- [WHAT IS BEING ASKED]
The material below contains a line with "# seat straps" and a line with "short way to". Copy exactly those two lines and all lines between them.

- [INFORMATION SUPPLIED]
--- begin ---

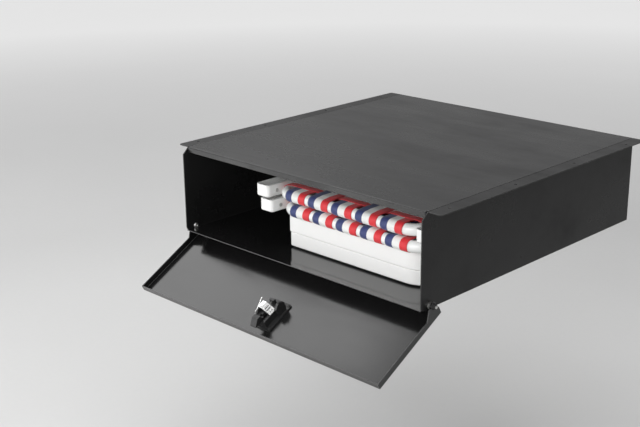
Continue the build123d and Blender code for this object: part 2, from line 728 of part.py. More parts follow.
with BuildPart() as table_feet:
    for x in (-40, 235):
        for y in (ty0 + 60, ty0 + TAB_L - 60):
            with BuildSketch(Plane.XY.offset(-BOX_H + SHEET + 0.05)):
                with Locations((x, y)):
                    Circle(11)
            extrude(amount=TAB_BOT - (-BOX_H + SHEET + 0.05) - 0.02)
    chamfer(table_feet.edges().group_by(Axis.Z)[0], 0.6)
save(table_feet, "table_feet")

with BuildPart() as table_carry_handle:
    with BuildLine(Plane.XY.offset(TAB_SEAM - 16)) as grip:
        FilletPolyline(
            (TAB_X1 + 0.1, tyc - 60), (TAB_X1 + 22, tyc - 54),
            (TAB_X1 + 22, tyc + 54), (TAB_X1 + 0.1, tyc + 60), radius=12,
        )
    with BuildSketch(Plane(origin=grip.line @ 0, x_dir=(0, 0, 1), z_dir=(1, 0, 0))):
        RectangleRounded(16, 7, 3.2)
    sweep(path=grip.wires()[0])
    split(bisect_by=Plane.YZ.offset(TAB_X1 + 0.1), keep=Keep.TOP)
save(table_carry_handle, "table_carry_handle")

with BuildPart() as table_catches:
    for y in (tyc - 150, tyc + 150):
        with BuildSketch(Plane.YZ.offset(TAB_X1 + 0.1)):
            with Locations((y, TAB_SEAM)):
                RectangleRounded(24, 26, 5)
        extrude(amount=5)
    fillet(table_catches.faces().filter_by(Axis.X).group_by(Axis.X)[-1].edges(), 1.6)
save(table_catches, "table_catches")


# ==================================================================== chairs
def bent_tube(label, points, corner, r, wall, z, rods):
    """Bent tube along a flat path, with round bars added or holes cut along X.

    Each rod is (x0, x1, y, z, radius, mode).
    """
    with BuildPart() as tube:
        with BuildLine(Plane.XY.offset(z)) as path:
            FilletPolyline(*points, radius=corner)
        with BuildSketch(Plane(origin=path.line @ 0, z_dir=path.line % 0)):
            Circle(r)
            Circle(r - wall, mode=Mode.SUBTRACT)
        sweep(path=path.wires()[0])
        for x0, x1, ry, rz, rr, mode in rods:
            with BuildSketch(Plane.YZ.offset(x0)):
                with Locations((ry, rz)):
                    Circle(rr)
            extrude(amount=x1 - x0, mode=mode)
    save(tube, label)


def rivet_set(label, rivets):
    """Round rivets along X; each is (x0, x1, y, z, shank, head, head height)."""
    with BuildPart() as group:
        for xa, xb, ry, rz, rr, hr, hh in rivets:
            lo, hi = min(xa, xb), max(xa, xb)
            for x0, x1, rad in ((lo, hi, rr), (lo, lo + hh, hr), (hi - hh, hi, hr)):
                with BuildSketch(Plane.YZ.offset(x0)):
                    with Locations((ry, rz)):
                        Circle(rad)
                extrude(amount=x1 - x0)
    save(group, label)


def wrap_profile(a0, a1, zc, r0, r1, side, lift, tail, ramp):
    """Closed outline of a strap that runs from a tube at a0 to one at a1.

    a is the distance along the strap; side is +1 when the strap lies on top of
    the tubes and -1 when it lies below; r0 and r1 are the tube radii.
    """
    def skin(off):
        pts = []
        rr = r0 + off
        pts.append((a0 + tail, zc - side * rr))
        for k in range(0, 13):
            ang = radians(270 - 15 * k)          # bottom, round the near side, top
            pts.append((a0 + rr * cos(ang), zc + side * rr * sin(ang)))
        flat = zc + side * (max(r0, r1) + off + lift)
        pts.append((a0 + ramp, flat))
        pts.append((a1 - ramp, flat))
        rr = r1 + off
        for k in range(0, 13):
            ang = radians(90 - 15 * k)           # top, round the far side, bottom
            pts.append((a1 + rr * cos(ang), zc + side * rr * sin(ang)))
        pts.append((a1 - tail, zc - side * rr))
        return pts

    return skin(0.15 + WEB_T) + skin(0.15)[::-1]


def chair(tag, xc, zc, arm_z, shift):
    bx = xc + shift          # the frames sit a little off the middle of the arms
    y0 = YF + CH_Y0
    y_end = y0 + CH_LEN
    y_bar = y_end - 8
    y_hinge = y0 + 500
    seat_y0, seat_y1 = y0 + 120, y0 + 528
    seat_bar = seat_y1 - 8
    leg_pin = YF + ARM_Y0 + 26

    bent_tube(
        f"{tag}_back_frame",
        [(bx - CH_HALF, y_end), (bx - CH_HALF, y0), (bx + CH_HALF, y0), (bx + CH_HALF, y_end)],
        CH_CORNER, CH_R, CH_WALL, zc,
        [(bx - CH_HALF, bx + CH_HALF, y_bar, zc, 9.5, Mode.ADD)]
        + [(bx + s * CH_HALF - 16, bx + s * CH_HALF + 16, y_hinge, zc, 3.06, Mode.SUBTRACT)
           for s in (-1, 1)],
    )
    bent_tube(
        f"{tag}_seat_frame",
        [(bx - SEAT_HALF, seat_y1), (bx - SEAT_HALF, seat_y0),
         (bx + SEAT_HALF, seat_y0), (bx + SEAT_HALF, seat_y1)],
        34, SEAT_R, CH_WALL, zc,
        [(bx - SEAT_HALF, bx + SEAT_HALF, seat_bar, zc, 8.5, Mode.ADD)]
        + [(bx + s * SEAT_HALF - 14, bx + s * SEAT_HALF + 12, y_hinge, zc, 3.06, Mode.SUBTRACT)
           for s in (-1, 1)],
    )
    bent_tube(
        f"{tag}_front_leg_frame",
        [(xc - LEG_X, YF + 66), (xc - LEG_X, YF + 700), (xc + LEG_X, YF + 700), (xc + LEG_X, YF + 66)],
        45, LEG_R, 1.2, arm_z,
        [(xc + s * LEG_X - 12, xc + s * LEG_X + 12, leg_pin, arm_z, 2.66, Mode.SUBTRACT)
         for s in (-1, 1)],
    )
    bent_tube(
        f"{tag}_rear_leg_frame",
        [(bx - RLEG_HALF, y0 + 180), (bx - RLEG_HALF, y0 + 488),
         (bx + RLEG_HALF, y0 + 488), (bx + RLEG_HALF, y0 + 180)],
        32, LEG_R, 1.2, zc,
        [(bx - RLEG_HALF, bx + RLEG_HALF, y0 + 250, zc, 6.0, Mode.ADD)],
    )
    rivet_set(
        f"{tag}_rivets",
        [(bx + s * (SEAT_HALF - SEAT_R - 1.8), bx + s * (CH_HALF + CH_R + 1.6),
          y_hinge, zc, 3.0, 4.6, 1.5) for s in (-1, 1)]
        + [(xc + s * (ARM_IN - 1.2), xc + s * (ARM_IN + ARM_W + 1.2),
            leg_pin, arm_z, 2.6, 4.4, 1.1) for s in (-1, 1)],
    )

    with BuildPart() as arms:
        ay = YF + ARM_Y0 + ARM_L / 2
        for s in (-1, 1):
            ax = xc + s * (ARM_IN + ARM_W / 2)
            with BuildSketch(Plane.XY.offset(arm_z - ARM_H / 2)):
                with Locations((ax, ay)):
                    RectangleRounded(ARM_W, ARM_L, 8)
            extrude(amount=ARM_H)
        fillet(arms.faces().filter_by(Axis.Z).group_by(Axis.Z)[0].edges(), 4.5)
        for s in (-1, 1):
            ax = xc + s * (ARM_IN + ARM_W / 2)
            with BuildSketch(Plane.XY.offset(arm_z - ARM_H / 2 + 3.2)):
                with Locations((ax, ay)):
                    RectangleRounded(ARM_W - 6.4, ARM_L - 6.4, 5)
            extrude(amount=ARM_H, mode=Mode.SUBTRACT)
            # way out at the back for the leg tube
            with BuildSketch(Plane.XZ.offset(-(YF + ARM_Y0 + ARM_L + 2))):
                with Locations((ax, arm_z)):
                    Circle(LEG_R + 0.5)
                with Locations((ax, arm_z + 8)):
                    Rectangle(2 * LEG_R + 1, 16)
            extrude(amount=10, mode=Mode.SUBTRACT)
            with BuildSketch(Plane.YZ.offset(ax - ARM_W / 2 - 2)):
                with Locations((leg_pin, arm_z)):
                    Circle(2.66)
            extrude(amount=ARM_W + 4, mode=Mode.SUBTRACT)
    save(arms, f"{tag}_armrests")

    # long straps, five on the back
    with BuildPart() as long_web:
        outline = wrap_profile(y0, y_bar, zc, CH_R, 9.5, +1, 1.45, 11, 18)
        for k in range(5):
            xl = bx + (k - 2) * WEB_PITCH - WEB_W / 2
            with BuildSketch(Plane.YZ.offset(xl)):
                Polygon(*outline, align=None)
            extrude(amount=WEB_W)
    save(long_web, f"{tag}_back_webbing_long")

    # cross straps, six on the back
    with BuildPart() as cross_web:
        outline = wrap_profile(-CH_HALF, CH_HALF, zc, CH_R, CH_R, +1, 0.0, 8, 24)
        outline = [(bx + a, z) for a, z in outline]
        for k in range(6):
            yc = y0 + 49 + k * 78
            with BuildSketch(Plane.XZ.offset(-(yc + WEB_W / 2))):
                Polygon(*outline, align=None)
            extrude(amount=WEB_W)
    save(cross_web, f"{tag}_back_webbing_cross")

    # seat straps below: four long, four across
    with BuildPart() as seat_web:
        outline = wrap_profile(seat_y0, seat_bar, zc, SEAT_R, 8.5, -1, 1.45, 14, 24)
        for k in range(4):
            xl = bx + (k - 1.5) * WEB_PITCH - WEB_W / 2
            with BuildSketch(Plane.YZ.offset(xl)):
                Polygon(*outline, align=None)
            extrude(amount=WEB_W)
        outline = wrap_profile(-SEAT_HALF, SEAT_HALF, zc, SEAT_R, SEAT_R, -1, 0.0, 8, 24)
        outline = [(bx + a, z) for a, z in outline]
        for k in range(4):
            yc = seat_y0 + 78 + k * 76
            with BuildSketch(Plane.XZ.offset(-(yc + WEB_W / 2))):
                Polygon(*outline, align=None)
            extrude(amount=WEB_W)
    save(seat_web, f"{tag}_seat_webbing")


for tag, place in CHAIRS.items():
    chair(tag, **place)
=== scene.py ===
import math
import bpy
from mathutils import Vector, Matrix


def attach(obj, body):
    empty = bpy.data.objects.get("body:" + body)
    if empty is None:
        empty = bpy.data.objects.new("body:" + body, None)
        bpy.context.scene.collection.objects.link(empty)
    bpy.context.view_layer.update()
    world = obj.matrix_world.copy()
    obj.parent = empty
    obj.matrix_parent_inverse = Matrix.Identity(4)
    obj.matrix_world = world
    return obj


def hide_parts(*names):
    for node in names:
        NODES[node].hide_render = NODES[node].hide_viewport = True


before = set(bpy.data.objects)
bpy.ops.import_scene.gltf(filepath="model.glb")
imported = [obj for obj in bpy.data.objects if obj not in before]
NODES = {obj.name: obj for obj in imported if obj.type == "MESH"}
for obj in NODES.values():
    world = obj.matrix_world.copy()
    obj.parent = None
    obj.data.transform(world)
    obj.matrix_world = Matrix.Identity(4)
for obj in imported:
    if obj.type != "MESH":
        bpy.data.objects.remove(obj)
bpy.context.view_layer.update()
COLL = bpy.context.scene.collection
MM = 0.001


# ------------------------------------------------------------------ node help
class Tree:
    """A short way to build a material's node tree."""

    def __init__(self, name):
        self.mat = bpy.data.materials.new(name)
        self.mat.use_nodes = True
        self.t = self.mat.node_tree
        self.t.nodes.clear()
        self.out = self.t.nodes.new("ShaderNodeOutputMaterial")
        self.bsdf = self.t.nodes.new("ShaderNodeBsdfPrincipled")
        self.t.links.new(self.bsdf.outputs[0], self.out.inputs[0])

    def node(self, kind, **props):
        n = self.t.nodes.new(kind)
        for k, v in props.items():
            setattr(n, k, v)
        return n

    def link(self, a, b):
        self.t.links.new(a, b)

    def put(self, socket, value):
        if isinstance(value, bpy.types.NodeSocket):
            self.link(value, socket)
        else:
            socket.default_value = value

    def coord(self, kind="Object"):
        return self.node("ShaderNodeTexCoord").outputs[kind]

    def mapping(self, vec, scale=(1, 1, 1), rot=(0, 0, 0)):
        n = self.node("ShaderNodeMapping")
        self.link(vec, n.inputs["Vector"])
        n.inputs["Scale"].default_value = scale
        n.inputs["Rotation"].default_value = rot
        return n.outputs[0]

    def noise(self, vec, scale, detail=3.0, rough=0.5, distort=0.0):
        n = self.node("ShaderNodeTexNoise")
        self.link(vec, n.inputs["Vector"])
        n.inputs["Scale"].default_value = scale
        n.inputs["Detail"].default_value = detail
        n.inputs["Roughness"].default_value = rough
        n.inputs["Distortion"].default_value = distort
        return n.outputs["Fac"]

    def voronoi(self, vec, scale, feature="F1"):
        n = self.node("ShaderNodeTexVoronoi", feature=feature)
        self.link(vec, n.inputs["Vector"])
        n.inputs["Scale"].default_value = scale
        return n.outputs["Distance"]

    def math(self, op, a, b=0.0, c=None, clamp=False):
        n = self.node("ShaderNodeMath", operation=op, use_clamp=clamp)
        self.put(n.inputs[0], a)
        self.put(n.inputs[1], b)
        if c is not None:
            self.put(n.inputs[2], c)
        return n.outputs[0]

    def ramp(self, fac, stops, interp="LINEAR"):
        n = self.node("ShaderNodeValToRGB")
        self.link(fac, n.inputs[0])
        cr = n.color_ramp
        cr.interpolation = interp
        while len(cr.elements) < len(stops):
            cr.elements.new(0.5)
        for e, (p, c) in zip(cr.elements, stops):
            e.position = p
            e.color = c if len(c) == 4 else (*c, 1)
        return n.outputs[0]

    def mix(self, fac, a, b, blend="MIX"):
        n = self.node("ShaderNodeMix", data_type="RGBA", blend_type=blend)
        self.put(n.inputs[0], fac)
        for s, v in ((n.inputs[6], a), (n.inputs[7], b)):
            if isinstance(v, bpy.types.NodeSocket):
                self.link(v, s)
            else:
                s.default_value = v if len(v) == 4 else (*v, 1)
        return n.outputs[2]

    def map_range(self, v, a, b, c, d, clamp=True):
        n = self.node("ShaderNodeMapRange", clamp=clamp)
        self.put(n.inputs[0], v)
        for i, x in enumerate((a, b, c, d)):
            n.inputs[i + 1].default_value = x
        return n.outputs[0]

    def bump(self, height, dist, strength=1.0, normal=None):
        n = self.node("ShaderNodeBump")
        self.link(height, n.inputs["Height"])
        n.inputs["Distance"].default_value = dist
        n.inputs["Strength"].default_value = strength
        if normal is not None:
            self.link(normal, n.inputs["Normal"])
        return n.outputs[0]

    def bevel(self, radius, samples=4):
        n = self.node("ShaderNodeBevel", samples=samples)
        n.inputs["Radius"].default_value = radius
        return n.outputs[0]

    def edge_highlight_mask(self, radius, lo=0.02, hi=0.35):
        """Mask for a painted highlight near sharp edges: how far a rounded normal leans from the true one."""
        bev = self.bevel(radius, 6)
        geo = self.node("ShaderNodeNewGeometry")
        dot = self.node("ShaderNodeVectorMath", operation="DOT_PRODUCT")
        self.link(bev, dot.inputs[0])
        self.link(geo.outputs["Normal"], dot.inputs[1])
        lean = self.math("SUBTRACT", 1.0, dot.outputs["Value"])
        return self.map_range(lean, lo, hi, 0.0, 1.0)

    def set(self, **kw):
        for k, v in kw.items():
            self.put(self.bsdf.inputs[k.replace("_", " ")], v)
        return self.mat


def c4(r, g, b):
    return (r, g, b, 1.0)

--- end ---

- [RESPONSE TO THE EXERCISE]
    # seat straps below: four long, four across
    with BuildPart() as seat_web:
        outline = wrap_profile(seat_y0, seat_bar, zc, SEAT_R, 8.5, -1, 1.45, 14, 24)
        for k in range(4):
            xl = bx + (k - 1.5) * WEB_PITCH - WEB_W / 2
            with BuildSketch(Plane.YZ.offset(xl)):
                Polygon(*outline, align=None)
            extrude(amount=WEB_W)
        outline = wrap_profile(-SEAT_HALF, SEAT_HALF, zc, SEAT_R, SEAT_R, -1, 0.0, 8, 24)
        outline = [(bx + a, z) for a, z in outline]
        for k in range(4):
            yc = seat_y0 + 78 + k * 76
            with BuildSketch(Plane.XZ.offset(-(yc + WEB_W / 2))):
                Polygon(*outline, align=None)
            extrude(amount=WEB_W)
    save(seat_web, f"{tag}_seat_webbing")


for tag, place in CHAIRS.items():
    chair(tag, **place)
=== scene.py ===
import math
import bpy
from mathutils import Vector, Matrix


def attach(obj, body):
    empty = bpy.data.objects.get("body:" + body)
    if empty is None:
        empty = bpy.data.objects.new("body:" + body, None)
        bpy.context.scene.collection.objects.link(empty)
    bpy.context.view_layer.update()
    world = obj.matrix_world.copy()
    obj.parent = empty
    obj.matrix_parent_inverse = Matrix.Identity(4)
    obj.matrix_world = world
    return obj


def hide_parts(*names):
    for node in names:
        NODES[node].hide_render = NODES[node].hide_viewport = True


before = set(bpy.data.objects)
bpy.ops.import_scene.gltf(filepath="model.glb")
imported = [obj for obj in bpy.data.objects if obj not in before]
NODES = {obj.name: obj for obj in imported if obj.type == "MESH"}
for obj in NODES.values():
    world = obj.matrix_world.copy()
    obj.parent = None
    obj.data.transform(world)
    obj.matrix_world = Matrix.Identity(4)
for obj in imported:
    if obj.type != "MESH":
        bpy.data.objects.remove(obj)
bpy.context.view_layer.update()
COLL = bpy.context.scene.collection
MM = 0.001


# ------------------------------------------------------------------ node help
class Tree:
    """A short way to build a material's node tree."""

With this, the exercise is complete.